[Problem]: Find each line holding the word "frame" and give the total alone.

##### Data

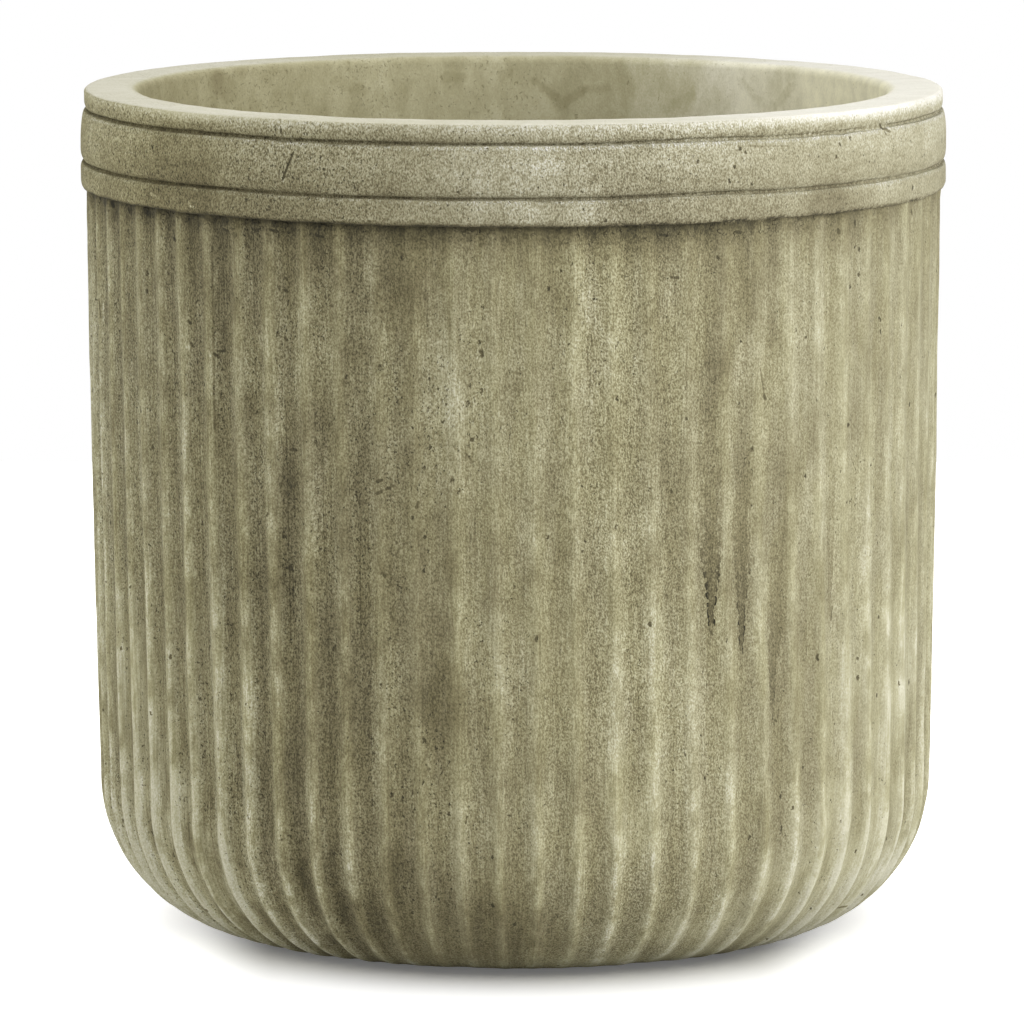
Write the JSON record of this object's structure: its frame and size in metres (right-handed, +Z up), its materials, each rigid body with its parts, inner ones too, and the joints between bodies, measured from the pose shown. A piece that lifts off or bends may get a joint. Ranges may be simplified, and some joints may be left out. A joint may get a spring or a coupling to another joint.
{
  "type": "cylinder planter",
  "caption": "Round cast cement planter with a grooved collar and a fluted wall, a lift-out rubber plug in its drain hole and rubber foot pads.",
  "frame": {"origin": "on the ground, under the middle of the planter, level with the undersides of the foot pads", "axes": "+Z up along the planter's axis, -Y towards the front of the picture, +X to the right of the picture"},
  "size_m": [0.4004, 0.4004, 0.3896],
  "materials": {
    "cement": "matt weathered cement, olive grey, pitted",
    "plug_rubber": "satin black rubber",
    "pad_rubber": "matt black rubber"
  },
  "bodies": {
    "pot": {"pot_body": "cement", "foot_pad_1": "pad_rubber", "foot_pad_2": "pad_rubber", "foot_pad_3": "pad_rubber", "foot_pad_4": "pad_rubber"},
    "plug": {"drain_plug": "plug_rubber"}
  },
  "joints": [
    {"name": "plug_lift", "type": "slide", "parent": "pot", "child": "plug", "axis": [0, 0, 1], "range_m": [0, 0.4]}
  ]
}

##########

[Exercise output]: 2